The true cost of moving fuel, however, is even higher In 2004, during periods of heavy equipment movement, it is estimated that the military used over 4 million gallons of fuel per day in Iraq. This estimate is for both U.S. and coalition forces; however the majority of this fuel is used by the U.S. Army. To meet this need, DOD uses in excess of 5,500 trucks to deliver fuel from Kuwait, Turkey and Jordan. In comparison during World War II, on 24 August 1944 during Operation "Red Ball", Allied Forces used 1.8 Million gallons per day.

The concern extends beyond the Army and West Point, we have noted in earlier posts the report from the Corps of Engineers (pdf file) that discussed this topic. More recently, at the beginning of July the Defense Advanced Research Projects Agency (DARPA) issued a Broad Agency Announcement (BAA) on Biofuel Generation. The overall concern is because the military is currently using around 400,000 bd.

In fiscal 2004, the U.S. military consumed 144.8 million barrels of fuel, spending $6.7 billion, according to the Defense Energy Support Center (DESC). Last year it consumed only 128.3 million barrels, but spent $8.8 billion, as the average price per barrel rose by almost 50% to more than $68. For 2006, DESC estimates the military will need 130.6 mb and pay more than $10 billion for it.

The DoD has largely standardized on jet Fuel (JP-8) as the common fuel for the services, and it occupies more than 70% of the purchase requirements. Jet fuel has two significant relevant requirements in the military specification, one relating to energy content, and one to cold flow characteristics. (Fuel must flow at minus 50 degrees, the temperature at the height at which jet aircraft fly).

Recognizing the need for a new source, DARPA issued this BAA, anticipating that biodiesel (though would be willing to accept a demonstrated alternative) would be a likely source for sustainable economic production of jet fuel. However DARPA also recognizes the factor of cost and so it seeks a process and source that will be both secure, and of sustainable price, into the foreseeable future. They anticipate that this will, for those reasons, be from a biological origin.

To illustrate the need for a new process, rather than existing technology, they used soy bean oil as an example source. The conventional method for turning biodiesel to JP-8 uses the Fischer-Tropsch process. This path has been evaluated by the Government and was found to have an efficiency of between 8 & 15%. Assuming 10% for illustration, means that 10 gallons of soy fuel are required for 1 gallon of JP-8. If soy oil costs $2 a gallon, this give the source fuel cost alone for a gallon of JP-8 to be $20.Further this does not address the potential increase in price of the oil as the need for an additional 160 million gallons a day impacts the market. Neglecting the latter issue, DARPA is first concerned to find a process that will be at least 60% efficient (bringing the fuel stock price down to around $3 a gallon), with the hope that it can be ultimately brought to 90%.
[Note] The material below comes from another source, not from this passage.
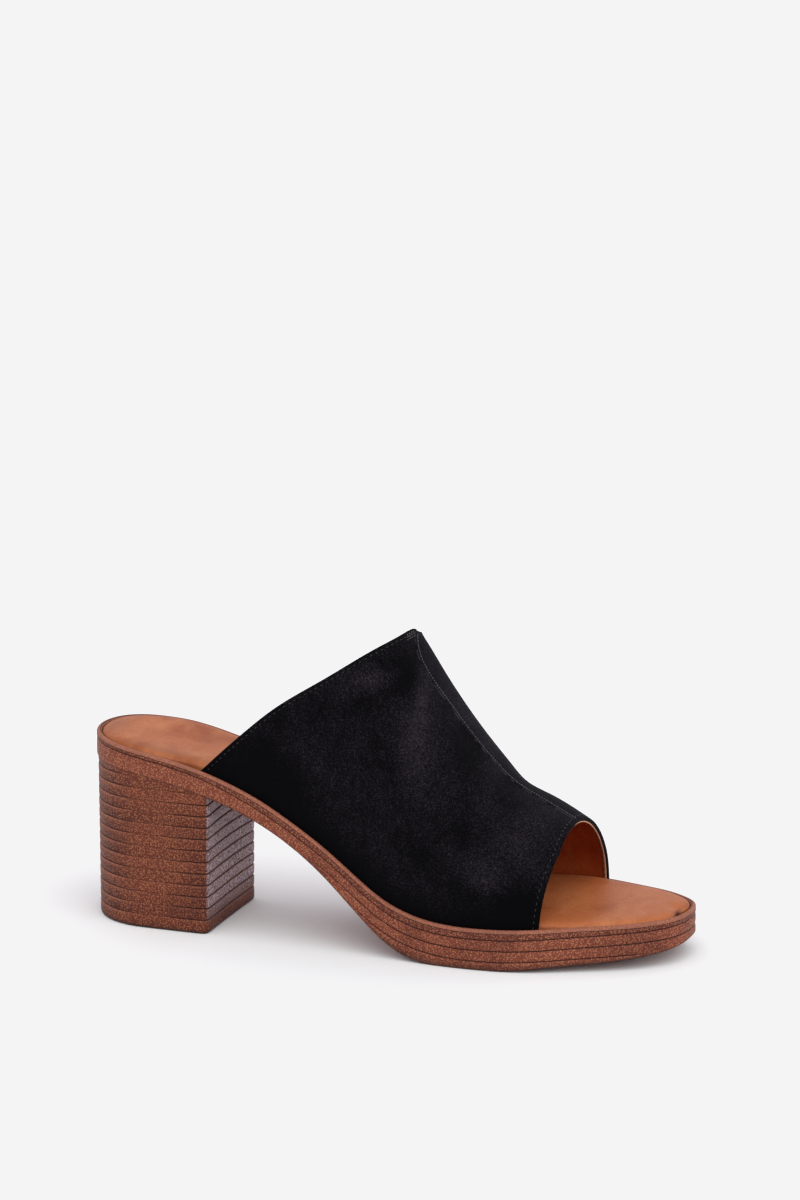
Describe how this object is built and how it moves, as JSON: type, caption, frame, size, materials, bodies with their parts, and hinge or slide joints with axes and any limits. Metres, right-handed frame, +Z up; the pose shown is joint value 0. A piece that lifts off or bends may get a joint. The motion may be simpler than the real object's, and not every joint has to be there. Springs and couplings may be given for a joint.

In addition to the technology required to make the conversion (which must be validated to supply DARPA with 100 liters of JP-8 in 18 months), the agency is concerned to ensure that there is a plan in place to provide a sufficiency of fuel at the required price, when needed (the production plan) and a plan must also be in place to commercialize the product and thereby (since DoD only uses around 17% of the national jet fuel need, the rest going to commercial planes) to reduce long-term the cost of the fuel to DoD.

Putting these three different events together it would appear that the military are definitely becoming more concerned to ensure that they are going to be sufficiently mobile into the future. They, rather obviously, are not convinced that the supplies of fuel that they need, are going to be there from conventional sources. It will be interesting to see how fast this "conversion" moves to other agencies.